This sentiment, which was echoed by others I spoke with, made me realize that the sales cycles would be punishing. For many customers, it would be hard to get our foot in the door, let alone successfully close a deal.

Yet the same publisher was interested in a technology that could help once again make classifieds a draw — as well as bring in revenue or improve efficiencies. He readily admitted that his own technology was complicated for users. “On Craigslist, it’s easy to create an ad, upload a photo, and publish,” he said. “We should be able to do that.”

The barriers

I spent time studying how classified systems worked at various publishers. I found it very interesting that many smaller publishers still had a classifieds desk that took ads over the phone, often augmented by email with customers. Some larger publishers had online classifieds tools, but they were clunky. Part of the problem related to the fact that most attempted to serve both the print and online classifieds, and did neither job well. Others were poorly configured. The system used by my hometown newspaper didn’t even let me post classifieds locally — but did make it possible to create listings in markets more than 20 miles away. The system also tried to charge expensive rates for relatively small ads — $15 to $20 was a typical base rate for a small text ad in print. (A simple online classified ad was included for free.) No wonder people were abandoning newspaper classifieds for Craigslist.

Beyond the clunky ad creation systems, one of the biggest technology problems I observed was the nonstandard online publishing platforms used across the industry. This is actually a huge, underappreciated issue for all news publishers, including broadcasters, news agencies, blog-based news and opinion sites. It leads to additional costs, complexities, and talent shortages that companies based on older media platforms — including print, television and radio — did not have to deal with.

Among newspaper websites, it’s not hard to find home-grown hacks or heavily customized content management systems. Even at publishers which use the same CMS across their properties, variations are common — a typical example might involve different versions of Drupal and Drupal modules, owing to staggered technology upgrades, different needs for various brands, and complications involving legacy applications and data. Throw different registration and online payment systems into the mix, and you can start to understand the problem new software platforms targeting this industry are faced with.
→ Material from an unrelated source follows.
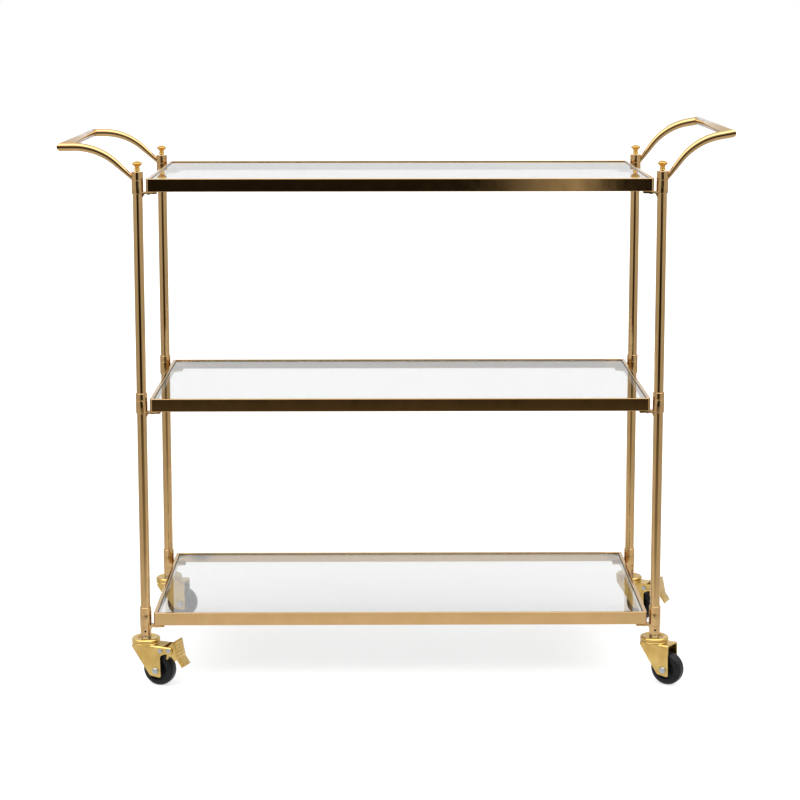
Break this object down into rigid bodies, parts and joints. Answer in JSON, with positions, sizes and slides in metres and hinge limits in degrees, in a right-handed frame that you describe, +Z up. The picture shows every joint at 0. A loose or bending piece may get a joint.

Related to the CMS mess was a lack of developers and other technical staff at media organizations. This is a problem that afflicts many industries, not just the news business. But it exacerbated the problem with nonstandard publishing systems. Not only would heavy programming work be required to get Invantory to work with a new customer’s site, but integration would largely fall back on us. Systems integration is technology consulting that requires lots of time and specialized development staff. It was not a business that we wanted to get into.

The Final Nails in the Coffin

The final nails in the coffin came at the New England Newspaper & Press Association’s fall conference in October. There, I heard more details about the pain being experienced by publishers, and received advice that helped us make our decision to abandon our original plan to target the media industry.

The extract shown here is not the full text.